“Terrifyingly beautiful” is what comes to mind when I look at Senju’s work. After I have had a chance to take it all in I am just left asking myself how on earth he manages to achieve the effects and intricacy the likes of which I think defeat comparison (in the silver world at any rate). It was only when I started to read Senju’s personal blog that the answer became pretty obvious – he is actually more of a sculptor than jewelery designer who specialises in one of my personal favorite materials – ivory (not from elephants – don’t worry). As it turns out he makes excruciatingly beautiful buttons, netsuke and larger sculptures to order and has only relatively recently began using the exact same techniques to produce wax molds for silver jewelery.
With that in mind I can definitely see the influences of netsuke in his work – the sense of movement, the slight showing-off at producing deliberately difficult effects and also an attention to his subject. In Senju’s case, the skull is his muse and in art terms I could draw comparisons to 1700 German carvings, but to my mind he is a true original.
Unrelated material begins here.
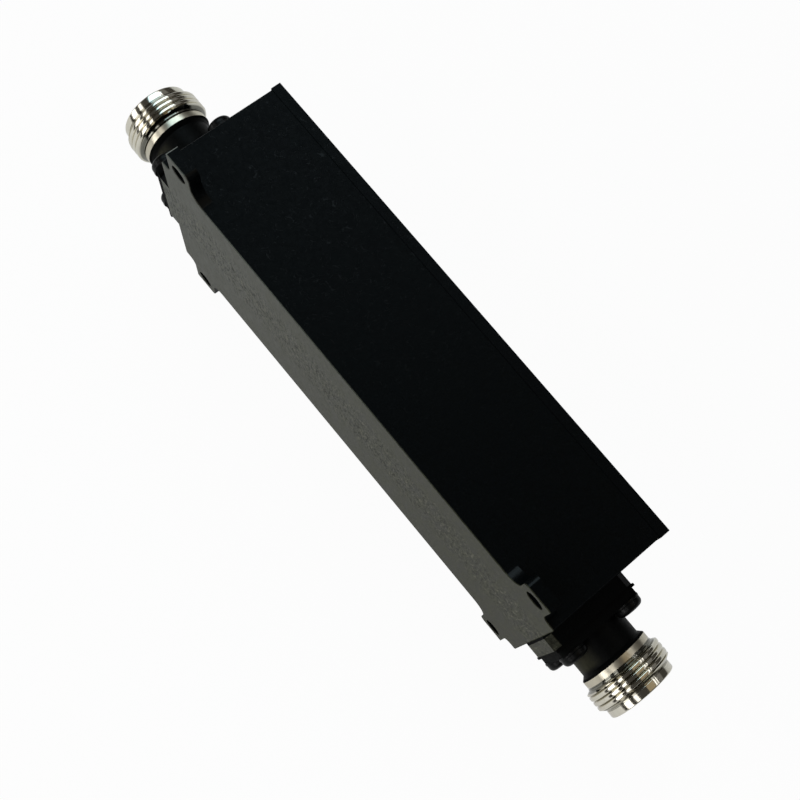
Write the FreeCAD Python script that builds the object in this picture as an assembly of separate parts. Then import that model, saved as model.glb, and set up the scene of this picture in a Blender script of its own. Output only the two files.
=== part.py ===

Katharsis (top-left) is such an achievement from every angle and has to be the stand-out piece from his current collection. The ring (top-center) with the man coming out of the skull as a tongue is a bit too horrific for my tastes, but again manages to be original – which in a skull ring is a challenge!
I managed to find another example of his work produced to order for a fan and carved in wood with antler teeth.
The man himself is a bit of a biker, but very approacable by all accounts if you want to partake – he has no Tokyo stockist as of yet.
I do think that a background in carving really separates out the true silversmiths from the crowd. After all, Armand from Crazy Pig Designs carves in Tagua nuts and traditionally Japanese silver molds were carved in wood. At any rate, Senju is one artists who can do no wrong in my eyes.